Email Archive to Local Folder
There was a previous thread (archived) about moving IMAP folder contents to a Local Folder in Thunderbird, however, the instructions in that old thread are no longer valid in the current version of Thunderbird.
Using Mac OS version of Thunderbird 128.6. I am unable to create new Folders at all. The interface no longer seems to allow for a basic local folder without an email account. Why did this disappear?
I read that it is possible to create a dummy email account (w/ settings using local directory) and copy/move messages to the dummy account so that they are removed from the server IMAP folder and remain in the dummy account folder. I have successfully created a backup of the entire IMAP account into a dummy account (via download & sync to offline and copy mbox to new local folder).

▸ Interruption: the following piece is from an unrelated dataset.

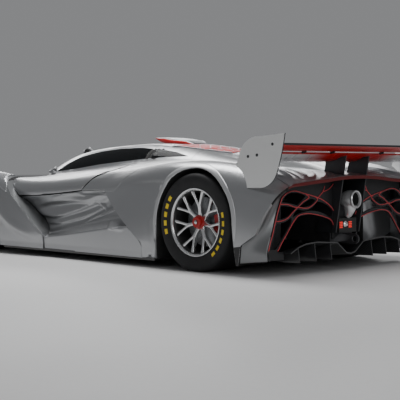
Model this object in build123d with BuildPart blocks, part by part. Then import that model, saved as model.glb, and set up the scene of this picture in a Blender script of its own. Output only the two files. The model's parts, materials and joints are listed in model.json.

However, this dummy account still wants to "check for mail" when I am in Online mode. I don't want this dummy account to keep checking for new mail - I only want it to be a local folder and not a mail account folder.
So 2 main questions: 1 - how do I make a local folder (not a mail account) that I can archive me IMAP messages into? 2 - how do you archive messages from IMAP folders to a local folder and make sure they are removed from the server?
All Replies (3)
thunderbird allows creating archive in local folder. I suggest trying that - and then archiving message there and then checking to see if it is still there from online access. I think that doing those tasks will answer your questions.
Once Thunderbird was restarted - the dummy account that had a backup of all my mail became blank, none of the local folders are recognized. Essentially there is no backup.
I don't understand… You want Thunderbird to have access to the folders of an IMAP account on the server so you may archive their contents into Local Folders, but don't want to setup any mail account in Thunderbird? Does that make sense to you? How do you expect to be able to tell Thunderbird where to find the messages and remove them from the server even without setting up the mail account in Thunderbird?